Pero a pesar de todo lo expuesto,  la crítica técnica no desmerece en ningún caso la admirable labor de un autor tan consagrado como Julio Verne. Porque su aportación a la cultura y a la mitología moderna no viene dada por su destreza literaria, sino por los mundos que nos ha regalado. Unos universos imaginarios que el tiempo ha dotado de ciertos aires de steampunk, repletos de Nockers y autómatas, y donde cabe hallar a personajes tan icónicos como el misterioso capitán Nemo, o tan audaces como el presidente del Gun-Club, Impey Barbicane, en «De la Tierra a la Luna».

En «20.000 leguas de viaje submarino» descubrimos en el capitán Nemo, cuyo pseudónimo significa “nadie” en latín, un homenaje explícito al periplo de la Odisea. En concreto, al episodio en que Odiseo se ve atrapado en la cueva donde habita el cíclope Polifemo. Cuando el cíclope le pregunta cuál es su nombre, Odiseo —que es el Ulises de la versión latina— le contesta que se llama ουτις   —es decir: nemo en latín, y nadie en castellano—. Un claro tributo a los clásicos que evidencia el amor que Julio Verne profesaba por el saber antiguo, igual que sentía una irrefrenable admiración por los avances de la ciencia. Y es que Julio Verne era un hombre que había sabido conservar aquella frágil curiosidad que albergan los niños, y que a menudo es secada por el tiempo y la presunción de que ya no quedan sorpresas en un mundo que actúa, como debería hacerlo.

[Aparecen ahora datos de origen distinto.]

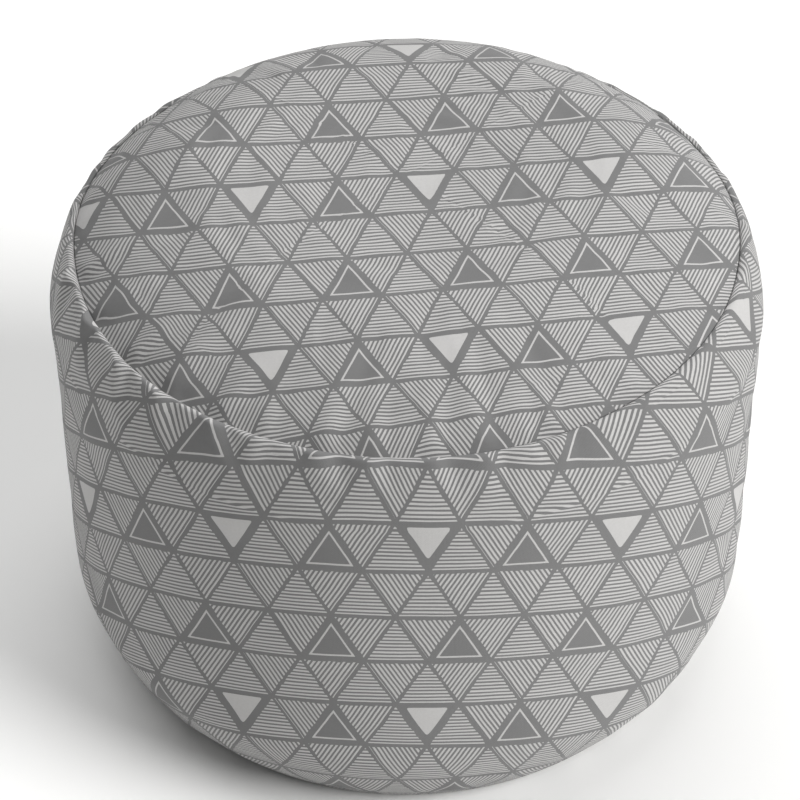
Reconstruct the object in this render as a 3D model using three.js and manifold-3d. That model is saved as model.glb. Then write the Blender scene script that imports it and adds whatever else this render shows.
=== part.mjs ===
// Round floor pouf: a printed fabric cover with a zip across its base, over a filled inner bag.
// Millimetres, +Z up. The base rests on z = 0, centred on the origin, and the front faces -Y.

import * as THREE from "three";
import { ConvexGeometry } from "three/addons/geometries/ConvexGeometry.js";
import { mergeVertices } from "three/addons/utils/BufferGeometryUtils.js";
import Module from "manifold-3d";

const wasm = await Module();
wasm.setup();

// ---- Driving dimensions ----

// The filled cover
const WIDEST_DIAMETER = 510; // across the bulge of the side
const TOP_SEAM_DIAMETER = 480;
const BASE_SEAM_DIAMETER = 443;
const TOP_SEAM_HEIGHT = 356; // floor to the edge of the top panel
const CROWN_RISE = 44; // how far the top swells above its seam
const FOOT_HEIGHT = 75; // the side swells outwards over this height from the base
const SHOULDER_HEIGHT = 53; // and draws in over this height below the top seam
const FOOT_POWER = 1.6; // roundness of the foot, shoulder and crown
const SHOULDER_POWER = 1.8;
const CROWN_POWER = 5;

// Cloth and sewing
const COVER_CLOTH = 1.2;
const COVER_ALLOWANCE = 10; // width of the seam allowance turned inwards
const LINER_CLOTH = 0.8;
const LINER_ALLOWANCE = 8;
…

Y qué genialidad el lema grabado en el submarino Nautilus, aquel que reza “Mobilis in mobili”. Podría traducirse por “Lo que se mueve —el Nautilus— en lo que se mueve —el agua del mar—” o  por “Móvil en lo móvil”, o también por “Cambiando en el cambio”. Todas ellas son frases con un aire místico, pero la última traducción, “Cambiando en el cambio”, me resulta especialmente sugerente, fractal y circular, y creo denota la genialidad del escritor que la ha concebido.

Después de los elogios, obviamente, llegan las incoherencias, las fechas imposibles y las erratas propias de la reedición y las correcciones demasiado alejadas entre sí. Pero eso se lo perdonamos a Julio Verne, por lo menos en pro de todo lo que nos ha dejado, aunque él no lo sepa: desde el capitán Nemo de Alan Moore, al Willy Fog de dibujos animados con que crecí. Pura mitología moderna.


Notas:

  1. ^ Madrépora: Nombre común de diversos cnidarios antozoos de los mares intertropicales que tienen un esqueleto calcáreo externo y se agrupan formando arrecifes. O sea, los reinos madrepóricos   son mundos submarinos a las afueras de R’lyeh; viscosos, blandos y propicios para el horror cósmico.